What you will do → Every line of the material is to be repeated exactly as it stands.

Available data →

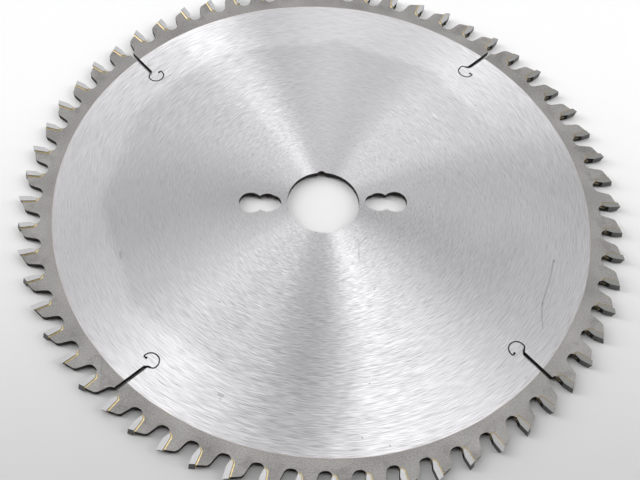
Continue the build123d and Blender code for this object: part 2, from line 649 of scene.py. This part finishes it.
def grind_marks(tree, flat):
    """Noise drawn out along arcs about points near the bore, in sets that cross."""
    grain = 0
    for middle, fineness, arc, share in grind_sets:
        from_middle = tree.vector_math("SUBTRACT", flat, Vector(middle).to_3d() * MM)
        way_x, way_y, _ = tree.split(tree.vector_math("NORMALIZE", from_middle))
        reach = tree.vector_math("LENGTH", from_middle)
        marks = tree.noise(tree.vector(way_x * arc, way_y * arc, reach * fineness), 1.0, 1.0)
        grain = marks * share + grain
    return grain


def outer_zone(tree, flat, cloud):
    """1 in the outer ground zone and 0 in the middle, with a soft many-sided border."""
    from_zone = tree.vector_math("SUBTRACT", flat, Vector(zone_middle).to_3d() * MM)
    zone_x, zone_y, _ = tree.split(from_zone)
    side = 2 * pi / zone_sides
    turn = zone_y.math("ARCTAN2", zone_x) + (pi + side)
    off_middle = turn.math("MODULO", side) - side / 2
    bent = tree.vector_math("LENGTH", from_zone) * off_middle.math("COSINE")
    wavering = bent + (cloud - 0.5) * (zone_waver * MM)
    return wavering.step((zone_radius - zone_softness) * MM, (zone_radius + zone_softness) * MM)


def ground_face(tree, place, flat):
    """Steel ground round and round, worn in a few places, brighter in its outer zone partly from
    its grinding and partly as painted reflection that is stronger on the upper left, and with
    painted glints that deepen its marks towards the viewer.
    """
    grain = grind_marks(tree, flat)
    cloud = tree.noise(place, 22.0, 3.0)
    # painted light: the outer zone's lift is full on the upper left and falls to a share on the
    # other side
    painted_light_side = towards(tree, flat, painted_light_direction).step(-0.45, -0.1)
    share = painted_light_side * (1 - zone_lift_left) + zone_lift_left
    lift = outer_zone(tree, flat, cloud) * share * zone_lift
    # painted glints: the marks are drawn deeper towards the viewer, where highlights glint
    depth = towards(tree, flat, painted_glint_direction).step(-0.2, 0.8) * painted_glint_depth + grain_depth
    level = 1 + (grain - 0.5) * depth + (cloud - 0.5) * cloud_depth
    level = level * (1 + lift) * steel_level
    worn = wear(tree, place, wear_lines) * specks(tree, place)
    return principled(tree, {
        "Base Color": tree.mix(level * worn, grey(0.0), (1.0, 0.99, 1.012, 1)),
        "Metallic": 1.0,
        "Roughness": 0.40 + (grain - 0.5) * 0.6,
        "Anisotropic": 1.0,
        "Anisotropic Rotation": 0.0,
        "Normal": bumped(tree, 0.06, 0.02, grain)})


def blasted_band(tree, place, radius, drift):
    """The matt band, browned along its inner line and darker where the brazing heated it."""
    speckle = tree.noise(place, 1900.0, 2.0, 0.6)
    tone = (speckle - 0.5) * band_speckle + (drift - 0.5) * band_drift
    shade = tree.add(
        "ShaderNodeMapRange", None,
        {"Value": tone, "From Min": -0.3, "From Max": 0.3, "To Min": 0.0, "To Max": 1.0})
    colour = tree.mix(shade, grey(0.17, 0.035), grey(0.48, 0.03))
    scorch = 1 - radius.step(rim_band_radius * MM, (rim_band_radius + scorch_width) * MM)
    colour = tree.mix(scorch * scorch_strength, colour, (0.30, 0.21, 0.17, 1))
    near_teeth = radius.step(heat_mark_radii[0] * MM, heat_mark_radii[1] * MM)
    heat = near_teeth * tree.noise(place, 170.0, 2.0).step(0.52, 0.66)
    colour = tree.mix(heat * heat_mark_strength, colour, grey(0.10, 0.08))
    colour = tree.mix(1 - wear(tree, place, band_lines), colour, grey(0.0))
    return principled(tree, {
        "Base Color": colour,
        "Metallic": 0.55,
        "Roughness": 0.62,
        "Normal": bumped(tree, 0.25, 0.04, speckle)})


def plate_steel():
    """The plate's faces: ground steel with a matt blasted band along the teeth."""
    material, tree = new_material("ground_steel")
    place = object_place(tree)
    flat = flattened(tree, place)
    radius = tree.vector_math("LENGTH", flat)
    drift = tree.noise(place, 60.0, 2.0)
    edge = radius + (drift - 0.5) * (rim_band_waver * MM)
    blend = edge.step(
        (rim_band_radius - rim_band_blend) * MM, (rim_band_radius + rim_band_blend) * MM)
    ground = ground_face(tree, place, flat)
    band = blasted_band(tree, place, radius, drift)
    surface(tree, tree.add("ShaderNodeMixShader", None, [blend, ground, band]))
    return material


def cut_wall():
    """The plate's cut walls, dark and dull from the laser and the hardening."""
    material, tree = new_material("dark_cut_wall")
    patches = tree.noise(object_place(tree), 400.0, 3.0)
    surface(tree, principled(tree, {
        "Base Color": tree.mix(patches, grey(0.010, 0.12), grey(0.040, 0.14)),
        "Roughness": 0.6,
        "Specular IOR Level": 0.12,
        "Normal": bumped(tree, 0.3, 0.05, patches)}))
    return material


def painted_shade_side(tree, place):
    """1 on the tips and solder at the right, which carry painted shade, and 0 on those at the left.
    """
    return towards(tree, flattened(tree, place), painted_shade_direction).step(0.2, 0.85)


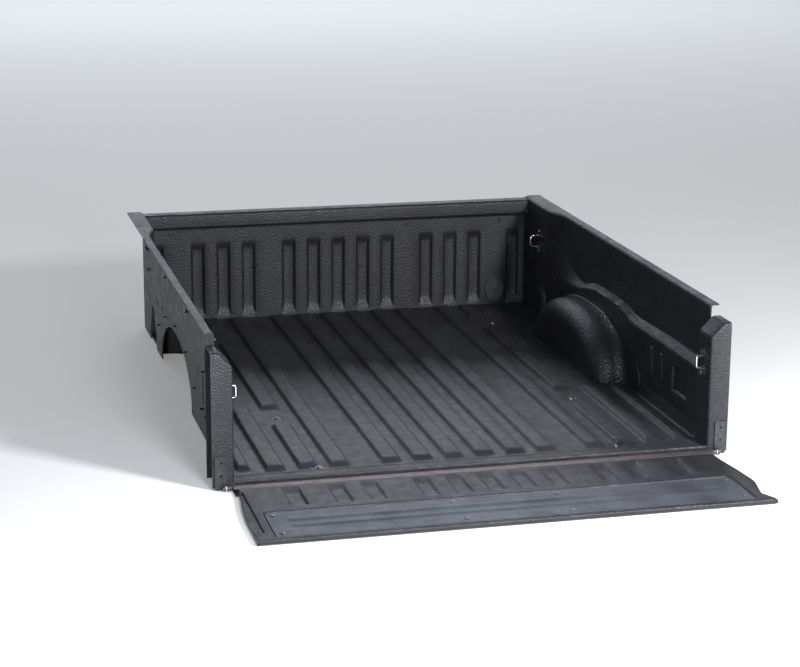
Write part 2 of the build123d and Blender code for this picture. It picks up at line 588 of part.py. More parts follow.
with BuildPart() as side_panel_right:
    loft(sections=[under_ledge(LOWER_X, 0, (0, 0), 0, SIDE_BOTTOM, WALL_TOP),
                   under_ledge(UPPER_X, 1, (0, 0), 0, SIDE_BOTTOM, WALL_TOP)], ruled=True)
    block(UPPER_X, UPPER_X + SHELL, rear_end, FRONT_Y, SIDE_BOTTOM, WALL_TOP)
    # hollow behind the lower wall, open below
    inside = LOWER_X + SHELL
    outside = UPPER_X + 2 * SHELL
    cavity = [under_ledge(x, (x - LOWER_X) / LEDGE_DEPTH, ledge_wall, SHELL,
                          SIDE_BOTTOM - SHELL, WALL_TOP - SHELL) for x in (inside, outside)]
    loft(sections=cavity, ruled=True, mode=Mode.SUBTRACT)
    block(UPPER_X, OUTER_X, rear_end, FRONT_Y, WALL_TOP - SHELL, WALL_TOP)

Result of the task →
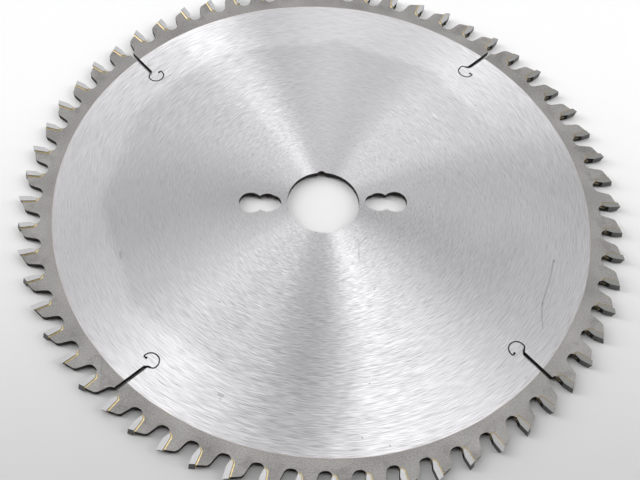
Continue the build123d and Blender code for this object: part 2, from line 649 of scene.py. This part finishes it.
def grind_marks(tree, flat):
    """Noise drawn out along arcs about points near the bore, in sets that cross."""
    grain = 0
    for middle, fineness, arc, share in grind_sets:
        from_middle = tree.vector_math("SUBTRACT", flat, Vector(middle).to_3d() * MM)
        way_x, way_y, _ = tree.split(tree.vector_math("NORMALIZE", from_middle))
        reach = tree.vector_math("LENGTH", from_middle)
        marks = tree.noise(tree.vector(way_x * arc, way_y * arc, reach * fineness), 1.0, 1.0)
        grain = marks * share + grain
    return grain


def outer_zone(tree, flat, cloud):
    """1 in the outer ground zone and 0 in the middle, with a soft many-sided border."""
    from_zone = tree.vector_math("SUBTRACT", flat, Vector(zone_middle).to_3d() * MM)
    zone_x, zone_y, _ = tree.split(from_zone)
    side = 2 * pi / zone_sides
    turn = zone_y.math("ARCTAN2", zone_x) + (pi + side)
    off_middle = turn.math("MODULO", side) - side / 2
    bent = tree.vector_math("LENGTH", from_zone) * off_middle.math("COSINE")
    wavering = bent + (cloud - 0.5) * (zone_waver * MM)
    return wavering.step((zone_radius - zone_softness) * MM, (zone_radius + zone_softness) * MM)


def ground_face(tree, place, flat):
    """Steel ground round and round, worn in a few places, brighter in its outer zone partly from
    its grinding and partly as painted reflection that is stronger on the upper left, and with
    painted glints that deepen its marks towards the viewer.
    """
    grain = grind_marks(tree, flat)
    cloud = tree.noise(place, 22.0, 3.0)
    # painted light: the outer zone's lift is full on the upper left and falls to a share on the
    # other side
    painted_light_side = towards(tree, flat, painted_light_direction).step(-0.45, -0.1)
    share = painted_light_side * (1 - zone_lift_left) + zone_lift_left
    lift = outer_zone(tree, flat, cloud) * share * zone_lift
    # painted glints: the marks are drawn deeper towards the viewer, where highlights glint
    depth = towards(tree, flat, painted_glint_direction).step(-0.2, 0.8) * painted_glint_depth + grain_depth
    level = 1 + (grain - 0.5) * depth + (cloud - 0.5) * cloud_depth
    level = level * (1 + lift) * steel_level
    worn = wear(tree, place, wear_lines) * specks(tree, place)
    return principled(tree, {
        "Base Color": tree.mix(level * worn, grey(0.0), (1.0, 0.99, 1.012, 1)),
        "Metallic": 1.0,
        "Roughness": 0.40 + (grain - 0.5) * 0.6,
        "Anisotropic": 1.0,
        "Anisotropic Rotation": 0.0,
        "Normal": bumped(tree, 0.06, 0.02, grain)})


def blasted_band(tree, place, radius, drift):
    """The matt band, browned along its inner line and darker where the brazing heated it."""
    speckle = tree.noise(place, 1900.0, 2.0, 0.6)
    tone = (speckle - 0.5) * band_speckle + (drift - 0.5) * band_drift
    shade = tree.add(
        "ShaderNodeMapRange", None,
        {"Value": tone, "From Min": -0.3, "From Max": 0.3, "To Min": 0.0, "To Max": 1.0})
    colour = tree.mix(shade, grey(0.17, 0.035), grey(0.48, 0.03))
    scorch = 1 - radius.step(rim_band_radius * MM, (rim_band_radius + scorch_width) * MM)
    colour = tree.mix(scorch * scorch_strength, colour, (0.30, 0.21, 0.17, 1))
    near_teeth = radius.step(heat_mark_radii[0] * MM, heat_mark_radii[1] * MM)
    heat = near_teeth * tree.noise(place, 170.0, 2.0).step(0.52, 0.66)
    colour = tree.mix(heat * heat_mark_strength, colour, grey(0.10, 0.08))
    colour = tree.mix(1 - wear(tree, place, band_lines), colour, grey(0.0))
    return principled(tree, {
        "Base Color": colour,
        "Metallic": 0.55,
        "Roughness": 0.62,
        "Normal": bumped(tree, 0.25, 0.04, speckle)})


def plate_steel():
    """The plate's faces: ground steel with a matt blasted band along the teeth."""
    material, tree = new_material("ground_steel")
    place = object_place(tree)
    flat = flattened(tree, place)
    radius = tree.vector_math("LENGTH", flat)
    drift = tree.noise(place, 60.0, 2.0)
    edge = radius + (drift - 0.5) * (rim_band_waver * MM)
    blend = edge.step(
        (rim_band_radius - rim_band_blend) * MM, (rim_band_radius + rim_band_blend) * MM)
    ground = ground_face(tree, place, flat)
    band = blasted_band(tree, place, radius, drift)
    surface(tree, tree.add("ShaderNodeMixShader", None, [blend, ground, band]))
    return material


def cut_wall():
    """The plate's cut walls, dark and dull from the laser and the hardening."""
    material, tree = new_material("dark_cut_wall")
    patches = tree.noise(object_place(tree), 400.0, 3.0)
    surface(tree, principled(tree, {
        "Base Color": tree.mix(patches, grey(0.010, 0.12), grey(0.040, 0.14)),
        "Roughness": 0.6,
        "Specular IOR Level": 0.12,
        "Normal": bumped(tree, 0.3, 0.05, patches)}))
    return material


def painted_shade_side(tree, place):
    """1 on the tips and solder at the right, which carry painted shade, and 0 on those at the left.
    """
    return towards(tree, flattened(tree, place), painted_shade_direction).step(0.2, 0.85)


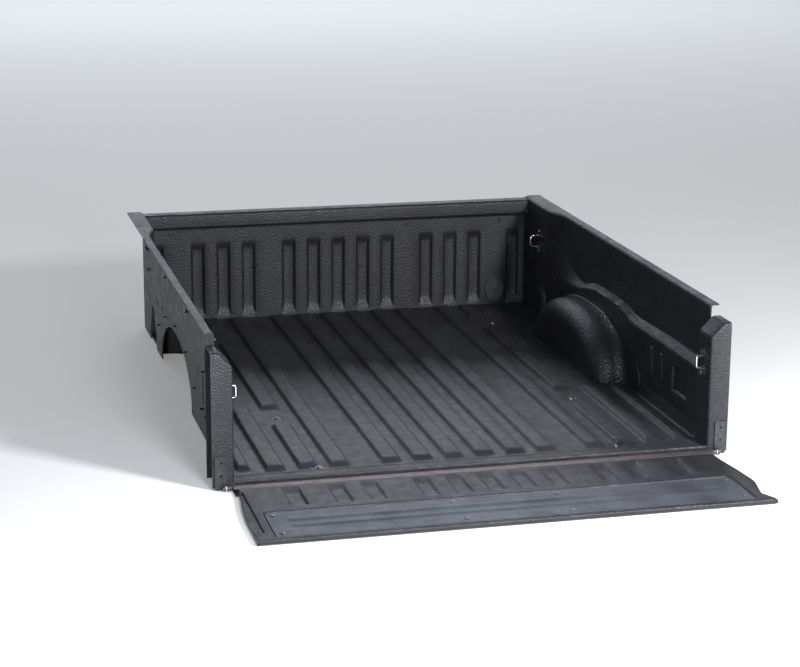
Write part 2 of the build123d and Blender code for this picture. It picks up at line 588 of part.py. More parts follow.
with BuildPart() as side_panel_right:
    loft(sections=[under_ledge(LOWER_X, 0, (0, 0), 0, SIDE_BOTTOM, WALL_TOP),
                   under_ledge(UPPER_X, 1, (0, 0), 0, SIDE_BOTTOM, WALL_TOP)], ruled=True)
    block(UPPER_X, UPPER_X + SHELL, rear_end, FRONT_Y, SIDE_BOTTOM, WALL_TOP)
    # hollow behind the lower wall, open below
    inside = LOWER_X + SHELL
    outside = UPPER_X + 2 * SHELL
    cavity = [under_ledge(x, (x - LOWER_X) / LEDGE_DEPTH, ledge_wall, SHELL,
                          SIDE_BOTTOM - SHELL, WALL_TOP - SHELL) for x in (inside, outside)]
    loft(sections=cavity, ruled=True, mode=Mode.SUBTRACT)
    block(UPPER_X, OUTER_X, rear_end, FRONT_Y, WALL_TOP - SHELL, WALL_TOP)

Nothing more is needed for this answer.